> _WHAT IS EXPECTED_:
For the material that follows, return exactly the lines from the one with "top in lid_heads])" through the one with "for body, members", both ends included.

##### MATERIAL

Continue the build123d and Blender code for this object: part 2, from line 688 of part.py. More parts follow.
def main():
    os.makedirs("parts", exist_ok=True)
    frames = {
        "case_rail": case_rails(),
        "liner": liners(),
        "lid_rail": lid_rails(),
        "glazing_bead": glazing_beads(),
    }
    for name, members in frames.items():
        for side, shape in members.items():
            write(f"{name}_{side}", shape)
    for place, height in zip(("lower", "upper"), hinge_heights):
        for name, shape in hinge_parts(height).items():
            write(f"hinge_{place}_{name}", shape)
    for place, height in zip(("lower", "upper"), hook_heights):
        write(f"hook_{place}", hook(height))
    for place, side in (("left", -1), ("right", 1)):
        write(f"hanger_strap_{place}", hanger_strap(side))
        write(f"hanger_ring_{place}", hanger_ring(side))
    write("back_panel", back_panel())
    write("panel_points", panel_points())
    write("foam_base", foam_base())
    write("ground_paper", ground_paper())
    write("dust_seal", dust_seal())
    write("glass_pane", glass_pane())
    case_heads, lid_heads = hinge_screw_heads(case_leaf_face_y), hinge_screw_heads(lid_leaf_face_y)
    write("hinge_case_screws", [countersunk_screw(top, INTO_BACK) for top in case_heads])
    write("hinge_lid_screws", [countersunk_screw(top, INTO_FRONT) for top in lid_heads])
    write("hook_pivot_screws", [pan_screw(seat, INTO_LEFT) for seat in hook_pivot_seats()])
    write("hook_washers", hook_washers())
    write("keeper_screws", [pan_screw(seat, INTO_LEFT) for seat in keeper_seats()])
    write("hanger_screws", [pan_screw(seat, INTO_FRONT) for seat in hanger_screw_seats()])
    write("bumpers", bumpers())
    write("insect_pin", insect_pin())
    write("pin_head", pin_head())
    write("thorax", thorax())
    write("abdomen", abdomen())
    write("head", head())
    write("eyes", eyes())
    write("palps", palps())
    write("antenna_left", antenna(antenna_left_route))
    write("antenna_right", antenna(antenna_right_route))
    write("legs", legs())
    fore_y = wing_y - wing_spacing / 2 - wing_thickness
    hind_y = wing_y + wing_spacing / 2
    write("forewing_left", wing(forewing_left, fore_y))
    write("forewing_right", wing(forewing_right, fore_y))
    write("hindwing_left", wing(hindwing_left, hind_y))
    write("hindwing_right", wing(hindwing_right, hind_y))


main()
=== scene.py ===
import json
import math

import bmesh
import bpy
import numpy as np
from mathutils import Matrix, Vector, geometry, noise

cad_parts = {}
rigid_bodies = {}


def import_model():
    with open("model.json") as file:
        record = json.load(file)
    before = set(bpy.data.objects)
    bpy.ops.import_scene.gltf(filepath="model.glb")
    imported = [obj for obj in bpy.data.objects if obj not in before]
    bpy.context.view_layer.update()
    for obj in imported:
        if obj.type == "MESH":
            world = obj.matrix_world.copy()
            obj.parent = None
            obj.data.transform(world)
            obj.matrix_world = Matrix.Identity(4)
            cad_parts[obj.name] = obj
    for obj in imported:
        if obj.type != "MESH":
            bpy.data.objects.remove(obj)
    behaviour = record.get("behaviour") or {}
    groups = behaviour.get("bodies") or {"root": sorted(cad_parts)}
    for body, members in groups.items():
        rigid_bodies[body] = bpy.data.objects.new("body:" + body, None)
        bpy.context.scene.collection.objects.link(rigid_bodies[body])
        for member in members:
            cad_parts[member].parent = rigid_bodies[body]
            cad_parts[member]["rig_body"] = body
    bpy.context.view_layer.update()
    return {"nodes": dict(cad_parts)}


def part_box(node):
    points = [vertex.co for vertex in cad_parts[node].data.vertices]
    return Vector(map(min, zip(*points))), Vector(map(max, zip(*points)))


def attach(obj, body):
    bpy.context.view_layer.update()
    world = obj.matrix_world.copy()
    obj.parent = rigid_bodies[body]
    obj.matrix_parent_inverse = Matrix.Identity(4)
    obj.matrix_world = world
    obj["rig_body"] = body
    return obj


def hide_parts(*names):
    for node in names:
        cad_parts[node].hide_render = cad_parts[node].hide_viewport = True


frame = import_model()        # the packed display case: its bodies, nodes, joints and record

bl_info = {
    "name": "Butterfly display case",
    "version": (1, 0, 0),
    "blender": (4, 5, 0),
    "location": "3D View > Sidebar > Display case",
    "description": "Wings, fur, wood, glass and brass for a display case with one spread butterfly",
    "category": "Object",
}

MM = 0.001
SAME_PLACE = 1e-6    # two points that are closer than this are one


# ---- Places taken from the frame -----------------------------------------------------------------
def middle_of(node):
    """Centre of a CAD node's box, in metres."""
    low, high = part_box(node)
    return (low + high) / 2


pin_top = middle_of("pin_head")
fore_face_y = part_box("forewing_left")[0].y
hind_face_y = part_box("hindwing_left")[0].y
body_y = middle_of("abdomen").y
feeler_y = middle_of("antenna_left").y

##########

> _CORRECT RESPONSE_:
    write("hinge_lid_screws", [countersunk_screw(top, INTO_FRONT) for top in lid_heads])
    write("hook_pivot_screws", [pan_screw(seat, INTO_LEFT) for seat in hook_pivot_seats()])
    write("hook_washers", hook_washers())
    write("keeper_screws", [pan_screw(seat, INTO_LEFT) for seat in keeper_seats()])
    write("hanger_screws", [pan_screw(seat, INTO_FRONT) for seat in hanger_screw_seats()])
    write("bumpers", bumpers())
    write("insect_pin", insect_pin())
    write("pin_head", pin_head())
    write("thorax", thorax())
    write("abdomen", abdomen())
    write("head", head())
    write("eyes", eyes())
    write("palps", palps())
    write("antenna_left", antenna(antenna_left_route))
    write("antenna_right", antenna(antenna_right_route))
    write("legs", legs())
    fore_y = wing_y - wing_spacing / 2 - wing_thickness
    hind_y = wing_y + wing_spacing / 2
    write("forewing_left", wing(forewing_left, fore_y))
    write("forewing_right", wing(forewing_right, fore_y))
    write("hindwing_left", wing(hindwing_left, hind_y))
    write("hindwing_right", wing(hindwing_right, hind_y))


main()
=== scene.py ===
import json
import math

import bmesh
import bpy
import numpy as np
from mathutils import Matrix, Vector, geometry, noise

cad_parts = {}
rigid_bodies = {}


def import_model():
    with open("model.json") as file:
        record = json.load(file)
    before = set(bpy.data.objects)
    bpy.ops.import_scene.gltf(filepath="model.glb")
    imported = [obj for obj in bpy.data.objects if obj not in before]
    bpy.context.view_layer.update()
    for obj in imported:
        if obj.type == "MESH":
            world = obj.matrix_world.copy()
            obj.parent = None
            obj.data.transform(world)
            obj.matrix_world = Matrix.Identity(4)
            cad_parts[obj.name] = obj
    for obj in imported:
        if obj.type != "MESH":
            bpy.data.objects.remove(obj)
    behaviour = record.get("behaviour") or {}
    groups = behaviour.get("bodies") or {"root": sorted(cad_parts)}
    for body, members in groups.items():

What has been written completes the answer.